** Begin Data block **

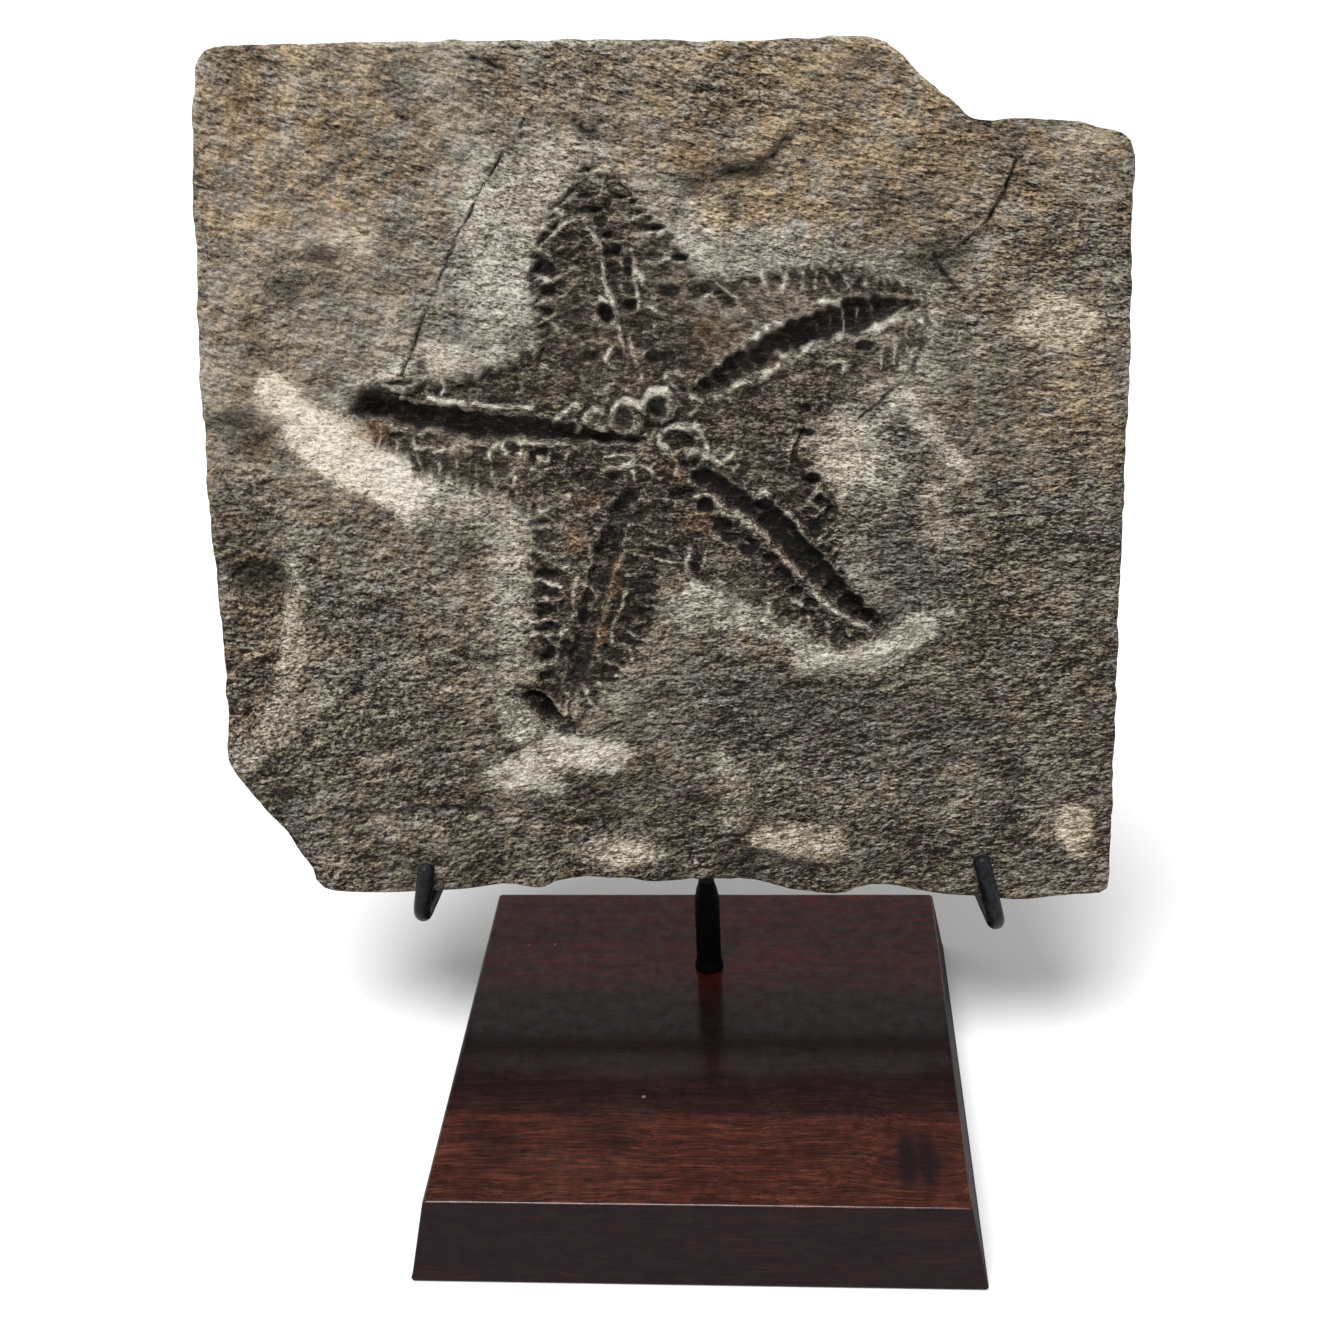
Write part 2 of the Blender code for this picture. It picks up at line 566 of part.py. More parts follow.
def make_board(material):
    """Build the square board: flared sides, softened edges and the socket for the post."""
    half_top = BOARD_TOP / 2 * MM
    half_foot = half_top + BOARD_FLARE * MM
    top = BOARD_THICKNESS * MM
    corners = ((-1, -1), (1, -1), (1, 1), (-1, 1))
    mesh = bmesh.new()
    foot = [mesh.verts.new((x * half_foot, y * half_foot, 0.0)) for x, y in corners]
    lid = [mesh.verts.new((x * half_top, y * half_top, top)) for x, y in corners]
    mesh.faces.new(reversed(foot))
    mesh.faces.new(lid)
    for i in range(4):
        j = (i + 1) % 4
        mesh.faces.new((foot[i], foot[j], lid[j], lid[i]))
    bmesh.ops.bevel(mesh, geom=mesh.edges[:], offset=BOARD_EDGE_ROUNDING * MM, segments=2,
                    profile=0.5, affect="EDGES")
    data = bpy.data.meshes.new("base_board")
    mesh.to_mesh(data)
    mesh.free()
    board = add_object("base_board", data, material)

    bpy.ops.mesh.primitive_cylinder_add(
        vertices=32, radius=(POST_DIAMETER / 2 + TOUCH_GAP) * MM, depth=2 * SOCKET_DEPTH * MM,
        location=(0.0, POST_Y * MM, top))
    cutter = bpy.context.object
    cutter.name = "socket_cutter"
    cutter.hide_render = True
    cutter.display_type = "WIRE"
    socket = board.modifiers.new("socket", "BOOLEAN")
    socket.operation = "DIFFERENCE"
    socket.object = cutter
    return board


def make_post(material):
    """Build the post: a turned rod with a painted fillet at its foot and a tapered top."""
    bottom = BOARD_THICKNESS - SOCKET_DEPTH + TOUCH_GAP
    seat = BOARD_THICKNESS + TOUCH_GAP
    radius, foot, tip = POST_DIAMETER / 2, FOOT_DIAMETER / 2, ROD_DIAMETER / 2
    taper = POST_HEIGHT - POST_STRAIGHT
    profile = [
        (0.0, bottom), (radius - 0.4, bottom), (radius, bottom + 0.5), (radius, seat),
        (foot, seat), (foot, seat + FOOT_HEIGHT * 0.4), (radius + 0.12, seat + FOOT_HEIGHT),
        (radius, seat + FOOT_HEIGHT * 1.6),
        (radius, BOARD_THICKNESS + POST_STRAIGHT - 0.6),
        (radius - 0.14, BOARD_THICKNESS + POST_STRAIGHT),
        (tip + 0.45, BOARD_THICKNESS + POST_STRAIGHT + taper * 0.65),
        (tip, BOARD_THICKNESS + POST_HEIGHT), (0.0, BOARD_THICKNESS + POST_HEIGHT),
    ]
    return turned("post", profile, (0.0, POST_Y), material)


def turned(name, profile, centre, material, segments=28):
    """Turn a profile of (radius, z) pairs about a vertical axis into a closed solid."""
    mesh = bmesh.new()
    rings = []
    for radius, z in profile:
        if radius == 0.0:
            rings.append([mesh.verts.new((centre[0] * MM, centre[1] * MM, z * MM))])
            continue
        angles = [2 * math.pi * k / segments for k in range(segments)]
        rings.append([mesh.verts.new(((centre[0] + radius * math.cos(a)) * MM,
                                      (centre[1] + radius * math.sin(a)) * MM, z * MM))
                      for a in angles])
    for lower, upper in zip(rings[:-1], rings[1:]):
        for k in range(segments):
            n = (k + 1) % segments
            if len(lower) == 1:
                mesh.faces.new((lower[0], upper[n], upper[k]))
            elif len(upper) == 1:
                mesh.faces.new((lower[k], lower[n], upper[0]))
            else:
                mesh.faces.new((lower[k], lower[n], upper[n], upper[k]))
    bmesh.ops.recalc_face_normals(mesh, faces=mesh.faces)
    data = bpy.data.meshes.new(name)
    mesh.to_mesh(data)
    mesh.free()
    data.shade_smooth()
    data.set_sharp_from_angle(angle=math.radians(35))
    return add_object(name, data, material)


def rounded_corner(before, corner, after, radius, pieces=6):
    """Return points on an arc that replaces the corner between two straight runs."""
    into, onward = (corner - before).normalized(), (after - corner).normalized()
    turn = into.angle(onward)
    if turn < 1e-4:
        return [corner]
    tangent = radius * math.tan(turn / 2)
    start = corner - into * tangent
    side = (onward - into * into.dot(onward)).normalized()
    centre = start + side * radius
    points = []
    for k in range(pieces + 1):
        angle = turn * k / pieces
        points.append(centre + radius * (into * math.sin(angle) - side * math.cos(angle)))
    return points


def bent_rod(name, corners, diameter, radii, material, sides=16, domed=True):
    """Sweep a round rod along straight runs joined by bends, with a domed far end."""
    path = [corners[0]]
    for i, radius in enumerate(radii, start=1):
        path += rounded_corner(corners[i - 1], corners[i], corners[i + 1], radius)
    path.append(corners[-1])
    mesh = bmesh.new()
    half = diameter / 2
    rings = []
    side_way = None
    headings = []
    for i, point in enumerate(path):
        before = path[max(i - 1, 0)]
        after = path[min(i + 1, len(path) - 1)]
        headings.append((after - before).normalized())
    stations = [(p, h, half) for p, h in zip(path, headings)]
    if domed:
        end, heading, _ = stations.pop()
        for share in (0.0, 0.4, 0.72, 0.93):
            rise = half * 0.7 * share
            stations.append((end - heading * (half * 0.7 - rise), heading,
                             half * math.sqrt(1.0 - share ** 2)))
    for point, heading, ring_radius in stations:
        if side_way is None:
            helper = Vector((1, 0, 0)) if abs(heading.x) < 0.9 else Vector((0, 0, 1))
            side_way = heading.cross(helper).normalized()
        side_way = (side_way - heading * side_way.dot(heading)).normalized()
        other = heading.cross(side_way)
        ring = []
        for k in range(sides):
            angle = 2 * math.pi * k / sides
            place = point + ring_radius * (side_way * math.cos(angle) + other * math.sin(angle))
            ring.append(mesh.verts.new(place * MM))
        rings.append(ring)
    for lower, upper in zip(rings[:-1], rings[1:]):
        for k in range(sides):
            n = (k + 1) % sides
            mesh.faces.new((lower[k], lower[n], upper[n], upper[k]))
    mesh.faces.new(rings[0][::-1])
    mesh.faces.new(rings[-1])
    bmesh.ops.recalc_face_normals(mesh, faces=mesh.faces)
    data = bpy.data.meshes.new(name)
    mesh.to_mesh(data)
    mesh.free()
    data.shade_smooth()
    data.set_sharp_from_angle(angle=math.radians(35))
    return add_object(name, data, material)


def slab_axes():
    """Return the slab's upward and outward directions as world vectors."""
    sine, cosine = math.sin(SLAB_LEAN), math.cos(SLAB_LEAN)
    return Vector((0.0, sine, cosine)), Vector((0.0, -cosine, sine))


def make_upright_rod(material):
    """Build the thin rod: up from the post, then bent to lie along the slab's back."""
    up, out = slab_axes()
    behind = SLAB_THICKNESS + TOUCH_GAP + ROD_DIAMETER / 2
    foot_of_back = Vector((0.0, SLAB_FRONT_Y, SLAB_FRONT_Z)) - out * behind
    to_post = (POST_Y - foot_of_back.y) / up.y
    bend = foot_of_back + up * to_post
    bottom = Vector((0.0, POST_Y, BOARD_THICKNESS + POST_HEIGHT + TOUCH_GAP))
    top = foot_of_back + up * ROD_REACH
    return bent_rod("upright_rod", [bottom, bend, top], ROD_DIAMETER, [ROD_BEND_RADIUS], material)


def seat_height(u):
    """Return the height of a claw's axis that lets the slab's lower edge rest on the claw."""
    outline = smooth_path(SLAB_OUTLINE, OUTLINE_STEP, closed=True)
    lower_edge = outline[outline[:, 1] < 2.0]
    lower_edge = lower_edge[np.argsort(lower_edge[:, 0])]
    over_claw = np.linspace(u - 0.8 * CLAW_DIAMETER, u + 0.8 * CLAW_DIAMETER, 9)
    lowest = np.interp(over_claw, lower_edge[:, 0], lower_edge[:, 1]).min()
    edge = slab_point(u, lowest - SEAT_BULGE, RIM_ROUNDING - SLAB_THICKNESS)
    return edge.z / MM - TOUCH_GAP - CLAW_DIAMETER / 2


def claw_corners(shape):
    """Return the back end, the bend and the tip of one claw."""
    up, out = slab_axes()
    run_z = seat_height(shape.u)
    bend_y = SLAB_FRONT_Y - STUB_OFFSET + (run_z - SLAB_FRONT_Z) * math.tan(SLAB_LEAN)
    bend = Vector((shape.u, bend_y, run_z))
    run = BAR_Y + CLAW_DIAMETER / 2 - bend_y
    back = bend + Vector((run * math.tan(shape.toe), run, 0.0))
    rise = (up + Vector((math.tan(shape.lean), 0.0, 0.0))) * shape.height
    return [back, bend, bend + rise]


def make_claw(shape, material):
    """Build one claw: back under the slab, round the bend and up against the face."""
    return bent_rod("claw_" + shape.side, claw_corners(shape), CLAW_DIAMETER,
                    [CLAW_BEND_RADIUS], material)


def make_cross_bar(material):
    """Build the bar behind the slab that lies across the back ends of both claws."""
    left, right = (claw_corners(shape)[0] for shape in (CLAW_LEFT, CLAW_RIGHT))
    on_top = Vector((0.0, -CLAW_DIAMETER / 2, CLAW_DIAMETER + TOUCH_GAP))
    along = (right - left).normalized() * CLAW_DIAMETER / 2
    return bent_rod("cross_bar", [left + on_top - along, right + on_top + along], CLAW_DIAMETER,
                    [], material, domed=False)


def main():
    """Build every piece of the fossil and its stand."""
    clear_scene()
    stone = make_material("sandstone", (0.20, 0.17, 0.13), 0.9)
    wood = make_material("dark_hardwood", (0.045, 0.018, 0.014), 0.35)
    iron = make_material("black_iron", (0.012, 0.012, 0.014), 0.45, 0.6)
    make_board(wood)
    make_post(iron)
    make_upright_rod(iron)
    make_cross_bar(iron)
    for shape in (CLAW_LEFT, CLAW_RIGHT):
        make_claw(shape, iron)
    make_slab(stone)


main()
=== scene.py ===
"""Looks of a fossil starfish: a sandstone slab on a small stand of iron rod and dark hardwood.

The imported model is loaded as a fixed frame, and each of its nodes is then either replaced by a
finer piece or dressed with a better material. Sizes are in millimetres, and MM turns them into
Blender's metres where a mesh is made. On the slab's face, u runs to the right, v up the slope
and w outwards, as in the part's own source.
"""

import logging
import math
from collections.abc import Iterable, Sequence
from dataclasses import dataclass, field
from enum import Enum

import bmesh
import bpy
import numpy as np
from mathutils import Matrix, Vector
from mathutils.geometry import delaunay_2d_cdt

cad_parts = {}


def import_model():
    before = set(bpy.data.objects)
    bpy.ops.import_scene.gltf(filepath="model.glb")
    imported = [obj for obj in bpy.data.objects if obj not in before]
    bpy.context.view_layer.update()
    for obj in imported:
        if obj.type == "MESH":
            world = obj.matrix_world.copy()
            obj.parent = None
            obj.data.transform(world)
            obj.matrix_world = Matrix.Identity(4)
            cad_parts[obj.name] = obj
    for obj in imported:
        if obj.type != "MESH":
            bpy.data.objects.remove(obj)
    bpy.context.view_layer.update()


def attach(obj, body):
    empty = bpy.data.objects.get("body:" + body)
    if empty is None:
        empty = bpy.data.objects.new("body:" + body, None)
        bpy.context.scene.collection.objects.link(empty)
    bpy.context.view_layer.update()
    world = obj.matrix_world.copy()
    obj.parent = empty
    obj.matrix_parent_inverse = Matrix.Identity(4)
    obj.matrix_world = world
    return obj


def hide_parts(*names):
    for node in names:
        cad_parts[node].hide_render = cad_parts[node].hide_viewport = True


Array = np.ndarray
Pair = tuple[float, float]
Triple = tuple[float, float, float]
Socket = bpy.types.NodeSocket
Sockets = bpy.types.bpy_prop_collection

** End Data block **

| Your task |
Quote only the lines running from the line that holds "make_post(iron)" to the line that holds "for node in", both ends included.

| Output for this task |
    make_post(iron)
    make_upright_rod(iron)
    make_cross_bar(iron)
    for shape in (CLAW_LEFT, CLAW_RIGHT):
        make_claw(shape, iron)
    make_slab(stone)


main()
=== scene.py ===
"""Looks of a fossil starfish: a sandstone slab on a small stand of iron rod and dark hardwood.

The imported model is loaded as a fixed frame, and each of its nodes is then either replaced by a
finer piece or dressed with a better material. Sizes are in millimetres, and MM turns them into
Blender's metres where a mesh is made. On the slab's face, u runs to the right, v up the slope
and w outwards, as in the part's own source.
"""

import logging
import math
from collections.abc import Iterable, Sequence
from dataclasses import dataclass, field
from enum import Enum

import bmesh
import bpy
import numpy as np
from mathutils import Matrix, Vector
from mathutils.geometry import delaunay_2d_cdt

cad_parts = {}


def import_model():
    before = set(bpy.data.objects)
    bpy.ops.import_scene.gltf(filepath="model.glb")
    imported = [obj for obj in bpy.data.objects if obj not in before]
    bpy.context.view_layer.update()
    for obj in imported:
        if obj.type == "MESH":
            world = obj.matrix_world.copy()
            obj.parent = None
            obj.data.transform(world)
            obj.matrix_world = Matrix.Identity(4)
            cad_parts[obj.name] = obj
    for obj in imported:
        if obj.type != "MESH":
            bpy.data.objects.remove(obj)
    bpy.context.view_layer.update()


def attach(obj, body):
    empty = bpy.data.objects.get("body:" + body)
    if empty is None:
        empty = bpy.data.objects.new("body:" + body, None)
        bpy.context.scene.collection.objects.link(empty)
    bpy.context.view_layer.update()
    world = obj.matrix_world.copy()
    obj.parent = empty
    obj.matrix_parent_inverse = Matrix.Identity(4)
    obj.matrix_world = world
    return obj


def hide_parts(*names):
    for node in names:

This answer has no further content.